SHORT PROBLEM ->
Find the line containing "figure.location[axis] = -(min(places)" and copy it exactly, along with every line after it up to and including the line containing "bpy.context.scene.collection.objects.link(empty)". Copy nothing else.

*** INFORMATION PROVIDED ***

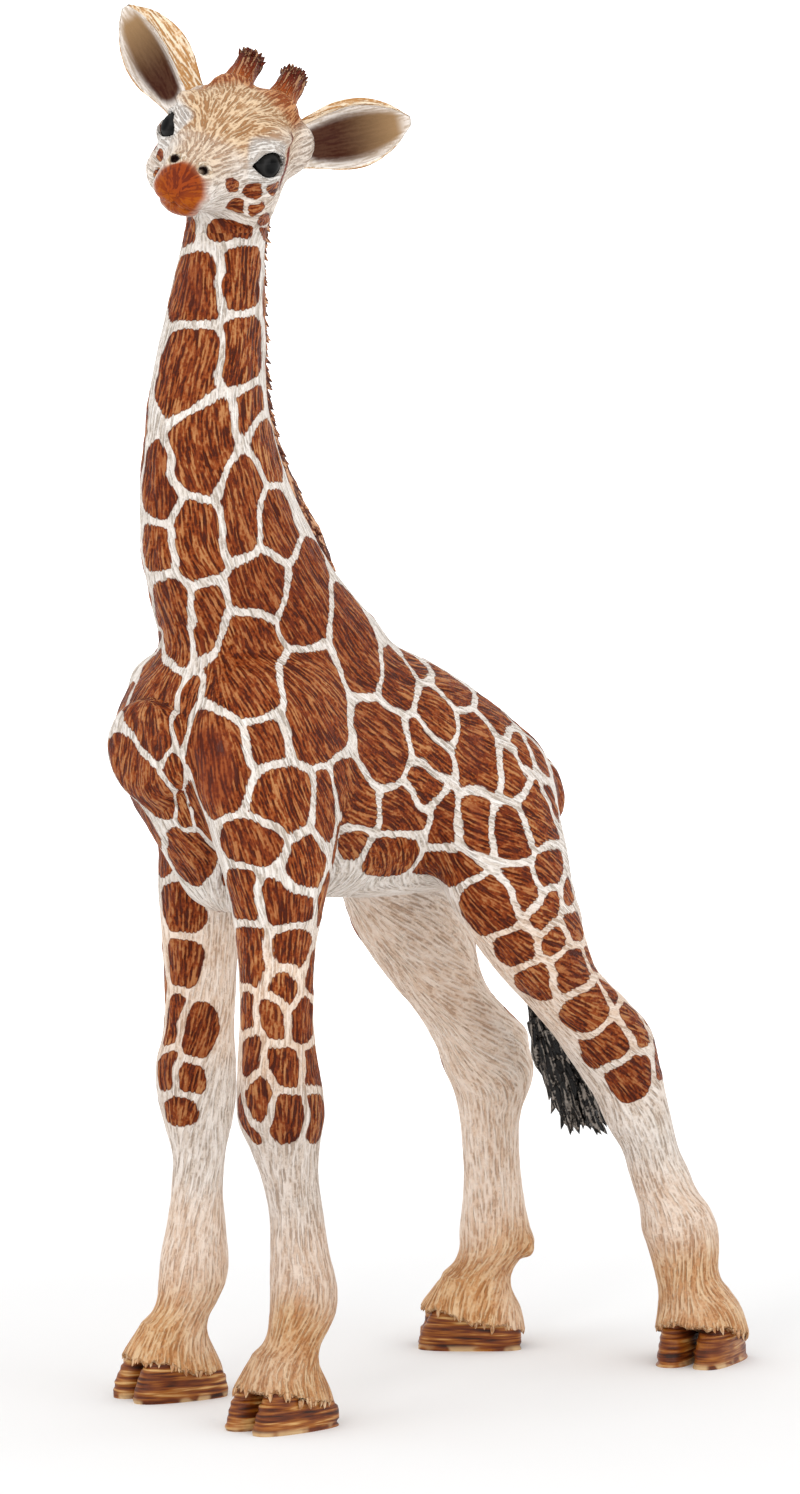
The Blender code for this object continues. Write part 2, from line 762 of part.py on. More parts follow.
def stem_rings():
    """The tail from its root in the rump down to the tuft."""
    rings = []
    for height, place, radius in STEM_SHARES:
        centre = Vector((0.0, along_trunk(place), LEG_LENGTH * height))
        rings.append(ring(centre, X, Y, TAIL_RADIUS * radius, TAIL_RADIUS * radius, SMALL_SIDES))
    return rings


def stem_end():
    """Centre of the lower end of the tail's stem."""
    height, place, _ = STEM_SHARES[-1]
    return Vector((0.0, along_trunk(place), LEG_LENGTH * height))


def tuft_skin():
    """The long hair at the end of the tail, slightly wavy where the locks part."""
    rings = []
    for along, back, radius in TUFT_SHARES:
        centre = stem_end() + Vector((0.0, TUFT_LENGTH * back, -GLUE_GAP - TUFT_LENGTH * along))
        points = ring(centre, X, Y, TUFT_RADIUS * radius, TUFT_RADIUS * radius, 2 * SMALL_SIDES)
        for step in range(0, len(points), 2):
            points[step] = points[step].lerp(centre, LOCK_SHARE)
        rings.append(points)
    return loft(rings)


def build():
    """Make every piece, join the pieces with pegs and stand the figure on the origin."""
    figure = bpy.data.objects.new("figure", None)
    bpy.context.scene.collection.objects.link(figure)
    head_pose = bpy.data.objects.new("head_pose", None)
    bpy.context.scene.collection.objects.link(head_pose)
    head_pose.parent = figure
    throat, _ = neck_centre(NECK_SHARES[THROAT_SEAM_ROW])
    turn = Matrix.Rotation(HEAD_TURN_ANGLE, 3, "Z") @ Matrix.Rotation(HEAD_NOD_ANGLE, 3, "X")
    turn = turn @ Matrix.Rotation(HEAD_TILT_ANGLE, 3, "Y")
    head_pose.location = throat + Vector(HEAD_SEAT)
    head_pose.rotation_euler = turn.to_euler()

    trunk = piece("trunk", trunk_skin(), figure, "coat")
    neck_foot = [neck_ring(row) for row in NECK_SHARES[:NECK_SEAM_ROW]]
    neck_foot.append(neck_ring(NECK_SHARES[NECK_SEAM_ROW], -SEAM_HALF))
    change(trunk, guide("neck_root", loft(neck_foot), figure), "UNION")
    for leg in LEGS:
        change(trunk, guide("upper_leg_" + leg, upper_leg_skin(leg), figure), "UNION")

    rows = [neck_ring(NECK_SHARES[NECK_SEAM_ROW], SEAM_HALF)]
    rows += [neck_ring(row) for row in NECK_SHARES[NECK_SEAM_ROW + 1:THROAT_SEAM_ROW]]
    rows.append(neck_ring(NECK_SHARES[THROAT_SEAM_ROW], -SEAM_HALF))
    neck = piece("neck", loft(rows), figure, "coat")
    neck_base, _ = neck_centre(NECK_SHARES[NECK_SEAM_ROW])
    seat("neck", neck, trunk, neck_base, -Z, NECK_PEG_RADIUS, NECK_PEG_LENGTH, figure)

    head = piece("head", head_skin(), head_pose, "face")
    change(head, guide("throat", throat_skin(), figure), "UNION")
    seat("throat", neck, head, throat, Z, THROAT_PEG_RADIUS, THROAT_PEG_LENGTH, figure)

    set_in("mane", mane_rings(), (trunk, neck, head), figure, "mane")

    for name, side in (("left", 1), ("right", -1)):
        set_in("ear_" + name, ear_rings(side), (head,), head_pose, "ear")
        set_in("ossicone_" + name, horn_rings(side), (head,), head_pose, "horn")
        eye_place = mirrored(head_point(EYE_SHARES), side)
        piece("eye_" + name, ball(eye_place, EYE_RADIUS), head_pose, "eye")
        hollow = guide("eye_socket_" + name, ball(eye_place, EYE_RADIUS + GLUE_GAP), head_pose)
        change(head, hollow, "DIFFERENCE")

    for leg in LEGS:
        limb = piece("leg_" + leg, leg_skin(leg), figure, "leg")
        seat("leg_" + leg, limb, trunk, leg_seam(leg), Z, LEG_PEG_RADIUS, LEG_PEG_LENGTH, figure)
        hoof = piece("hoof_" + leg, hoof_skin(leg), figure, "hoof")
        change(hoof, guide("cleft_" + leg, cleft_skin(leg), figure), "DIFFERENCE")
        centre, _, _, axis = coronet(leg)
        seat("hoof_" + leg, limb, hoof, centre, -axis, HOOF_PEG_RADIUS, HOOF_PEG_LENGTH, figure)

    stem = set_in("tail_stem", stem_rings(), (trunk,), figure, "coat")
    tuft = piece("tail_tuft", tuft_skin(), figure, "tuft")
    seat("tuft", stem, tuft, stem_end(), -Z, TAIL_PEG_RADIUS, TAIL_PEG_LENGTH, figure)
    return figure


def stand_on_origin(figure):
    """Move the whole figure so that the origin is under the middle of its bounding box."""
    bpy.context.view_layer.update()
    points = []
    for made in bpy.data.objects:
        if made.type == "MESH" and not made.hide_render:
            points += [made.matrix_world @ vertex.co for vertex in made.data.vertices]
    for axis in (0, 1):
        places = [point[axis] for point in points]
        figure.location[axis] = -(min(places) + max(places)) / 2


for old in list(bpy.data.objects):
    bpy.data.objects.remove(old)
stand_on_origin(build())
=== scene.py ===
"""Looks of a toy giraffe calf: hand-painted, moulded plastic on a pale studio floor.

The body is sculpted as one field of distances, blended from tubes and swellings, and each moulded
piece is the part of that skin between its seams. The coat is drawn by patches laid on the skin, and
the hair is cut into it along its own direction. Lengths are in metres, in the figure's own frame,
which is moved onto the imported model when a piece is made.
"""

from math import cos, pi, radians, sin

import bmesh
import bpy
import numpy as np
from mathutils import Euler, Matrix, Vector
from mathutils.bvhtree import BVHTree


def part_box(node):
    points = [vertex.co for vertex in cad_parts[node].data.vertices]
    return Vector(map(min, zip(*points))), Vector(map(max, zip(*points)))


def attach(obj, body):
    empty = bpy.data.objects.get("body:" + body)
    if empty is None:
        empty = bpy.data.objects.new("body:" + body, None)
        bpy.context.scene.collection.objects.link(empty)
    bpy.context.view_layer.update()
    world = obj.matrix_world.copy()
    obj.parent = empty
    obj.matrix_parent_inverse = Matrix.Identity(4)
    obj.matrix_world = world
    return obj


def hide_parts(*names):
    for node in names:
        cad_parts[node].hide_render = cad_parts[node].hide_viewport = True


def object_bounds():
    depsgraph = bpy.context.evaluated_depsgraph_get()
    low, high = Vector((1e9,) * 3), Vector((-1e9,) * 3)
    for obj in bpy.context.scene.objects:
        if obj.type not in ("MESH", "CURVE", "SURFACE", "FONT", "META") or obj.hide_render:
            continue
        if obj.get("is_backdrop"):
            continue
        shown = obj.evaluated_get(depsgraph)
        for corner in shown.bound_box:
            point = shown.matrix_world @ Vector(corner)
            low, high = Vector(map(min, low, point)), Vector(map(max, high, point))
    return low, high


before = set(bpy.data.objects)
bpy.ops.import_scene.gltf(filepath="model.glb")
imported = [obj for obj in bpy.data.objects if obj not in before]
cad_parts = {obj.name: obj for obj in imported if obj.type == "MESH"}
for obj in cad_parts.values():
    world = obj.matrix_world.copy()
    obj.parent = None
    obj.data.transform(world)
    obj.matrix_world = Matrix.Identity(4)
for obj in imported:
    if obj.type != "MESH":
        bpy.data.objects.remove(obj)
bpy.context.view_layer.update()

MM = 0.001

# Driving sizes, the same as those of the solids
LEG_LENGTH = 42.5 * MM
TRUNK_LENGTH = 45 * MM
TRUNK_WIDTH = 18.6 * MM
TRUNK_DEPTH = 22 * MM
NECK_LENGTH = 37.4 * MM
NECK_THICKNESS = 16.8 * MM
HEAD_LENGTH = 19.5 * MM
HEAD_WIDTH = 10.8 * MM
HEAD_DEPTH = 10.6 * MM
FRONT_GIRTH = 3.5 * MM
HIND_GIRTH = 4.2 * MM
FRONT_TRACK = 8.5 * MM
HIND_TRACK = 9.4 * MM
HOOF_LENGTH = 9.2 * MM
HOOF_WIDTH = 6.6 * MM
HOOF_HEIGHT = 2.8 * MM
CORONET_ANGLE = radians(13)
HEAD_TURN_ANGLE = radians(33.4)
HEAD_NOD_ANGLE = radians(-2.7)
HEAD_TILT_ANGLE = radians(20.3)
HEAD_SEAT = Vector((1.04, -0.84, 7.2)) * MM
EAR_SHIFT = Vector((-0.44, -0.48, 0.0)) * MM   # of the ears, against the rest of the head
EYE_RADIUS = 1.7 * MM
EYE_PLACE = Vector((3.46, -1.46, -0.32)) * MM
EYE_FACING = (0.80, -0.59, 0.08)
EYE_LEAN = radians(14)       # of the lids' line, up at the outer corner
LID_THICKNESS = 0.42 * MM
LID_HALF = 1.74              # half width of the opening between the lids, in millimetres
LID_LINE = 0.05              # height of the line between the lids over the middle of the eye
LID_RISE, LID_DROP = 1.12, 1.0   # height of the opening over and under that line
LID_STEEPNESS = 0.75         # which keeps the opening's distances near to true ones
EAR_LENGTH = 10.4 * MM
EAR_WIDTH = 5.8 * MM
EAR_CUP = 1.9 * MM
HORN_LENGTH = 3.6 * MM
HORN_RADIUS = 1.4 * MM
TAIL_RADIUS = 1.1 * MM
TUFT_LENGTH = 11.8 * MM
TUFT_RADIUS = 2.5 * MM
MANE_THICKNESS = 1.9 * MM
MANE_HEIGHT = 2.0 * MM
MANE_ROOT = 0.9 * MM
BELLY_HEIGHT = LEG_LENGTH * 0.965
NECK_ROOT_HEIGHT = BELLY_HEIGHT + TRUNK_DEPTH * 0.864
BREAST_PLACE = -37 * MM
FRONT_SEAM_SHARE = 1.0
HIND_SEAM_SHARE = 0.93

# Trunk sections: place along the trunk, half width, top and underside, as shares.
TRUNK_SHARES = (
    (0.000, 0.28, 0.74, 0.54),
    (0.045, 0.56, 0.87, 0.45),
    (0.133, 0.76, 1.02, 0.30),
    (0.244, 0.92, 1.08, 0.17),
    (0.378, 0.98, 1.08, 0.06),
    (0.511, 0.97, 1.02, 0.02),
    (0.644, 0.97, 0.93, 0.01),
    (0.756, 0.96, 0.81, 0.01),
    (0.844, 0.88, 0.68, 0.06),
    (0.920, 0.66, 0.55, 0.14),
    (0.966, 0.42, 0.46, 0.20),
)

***

RESPONSE TO THIS TASK ->
        figure.location[axis] = -(min(places) + max(places)) / 2


for old in list(bpy.data.objects):
    bpy.data.objects.remove(old)
stand_on_origin(build())
=== scene.py ===
"""Looks of a toy giraffe calf: hand-painted, moulded plastic on a pale studio floor.

The body is sculpted as one field of distances, blended from tubes and swellings, and each moulded
piece is the part of that skin between its seams. The coat is drawn by patches laid on the skin, and
the hair is cut into it along its own direction. Lengths are in metres, in the figure's own frame,
which is moved onto the imported model when a piece is made.
"""

from math import cos, pi, radians, sin

import bmesh
import bpy
import numpy as np
from mathutils import Euler, Matrix, Vector
from mathutils.bvhtree import BVHTree


def part_box(node):
    points = [vertex.co for vertex in cad_parts[node].data.vertices]
    return Vector(map(min, zip(*points))), Vector(map(max, zip(*points)))


def attach(obj, body):
    empty = bpy.data.objects.get("body:" + body)
    if empty is None:
        empty = bpy.data.objects.new("body:" + body, None)
        bpy.context.scene.collection.objects.link(empty)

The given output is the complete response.